“Your set over there doesn’t seem to have too much sense,” she would say. “You sound a very giddy lot. You take no interest in science, do you? I don’t suppose you’ve any of you an idea of what’s being written and done.”
“Oh, come, Aunt, some of us are awfully clever. Fan knows all about art and music. My sister-in-law paints and embroiders quite beautifully, and all our relatives are gifted.”
“Humph, art is all very well, but do you keep up with the times?”

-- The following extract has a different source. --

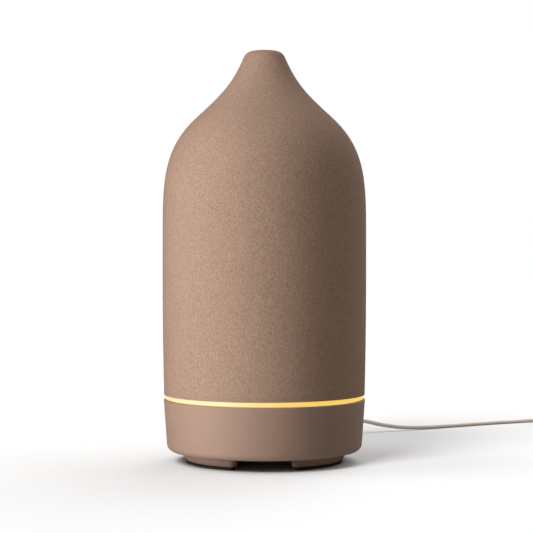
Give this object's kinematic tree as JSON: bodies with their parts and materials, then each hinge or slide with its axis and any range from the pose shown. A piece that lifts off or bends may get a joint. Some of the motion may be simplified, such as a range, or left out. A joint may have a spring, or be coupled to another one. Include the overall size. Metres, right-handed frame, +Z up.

“How do you mean, ‘keep up’?”
“I mean, child, with what’s going on in the world of thought, intellectual progress. They’re making great strides in medicine in Germany. France is doing most in mathematics. But I daresay you never heard of Professor Lautrand. He lives in Paris. Ever met him? Ever heard of him?”
“I’m afraid not, Aunt.”
“Well, there you are, one of the great spirits of the age.” And she rubbed her nose with her knitting needle. “A noble intellect. His books have opened up for me a new world. To think you could talk to him and don’t even know he’s there! Why, landsakes, Jane, if I were in your shoes I’d wait on his doorstep till my bones cracked under me.” She laughed.

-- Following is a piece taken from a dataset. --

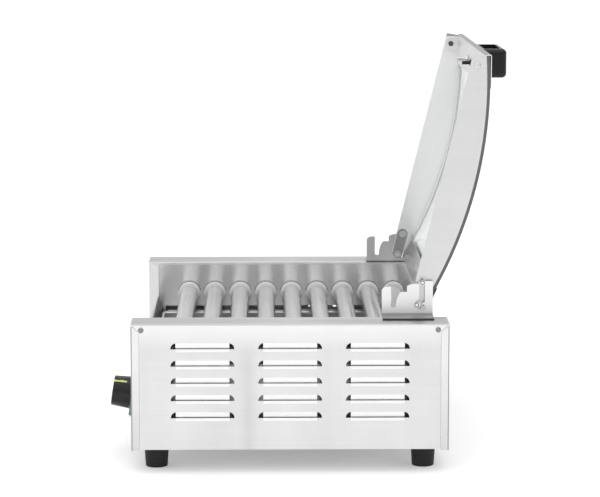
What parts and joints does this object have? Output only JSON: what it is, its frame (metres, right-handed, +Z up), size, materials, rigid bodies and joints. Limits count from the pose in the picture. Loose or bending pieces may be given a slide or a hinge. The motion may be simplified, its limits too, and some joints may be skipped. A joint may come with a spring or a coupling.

“Come and visit me, dear, do, and we’ll have him to lunch every day,” I urged. At which she laughed again her young, hearty laugh, but with a wistful look in her eyes as if the light of a lovely dream glowed a moment before her.
“No, Jane, no. I’m too old to go gallivanting about Europe, but I do wish you’d take my advice. You never did take any interest in science. If you did you’d not be so dependent upon mere human beings. If you’d only study geology and biology and the history of races, you’d see that human beings are no great shakes, anyhow, and don’t count for much, save that they’ve the power of thought. Has it ever occurred to you to stop and consider how wonderful it is that you can think, and how little you avail yourself of the privilege? Go one day to the Bibliothèque Nationale, that’s what it’s called, they’ve got one of my books there, and just think for a moment that all that building is crammed full of the records of man’s thought. Stupid, most of it, you’d say, too dull to read, all those books. Well, that may be their fault and it may be yours, but it’s neither here nor there. The fact is that the recording of knowledge is a miracle.”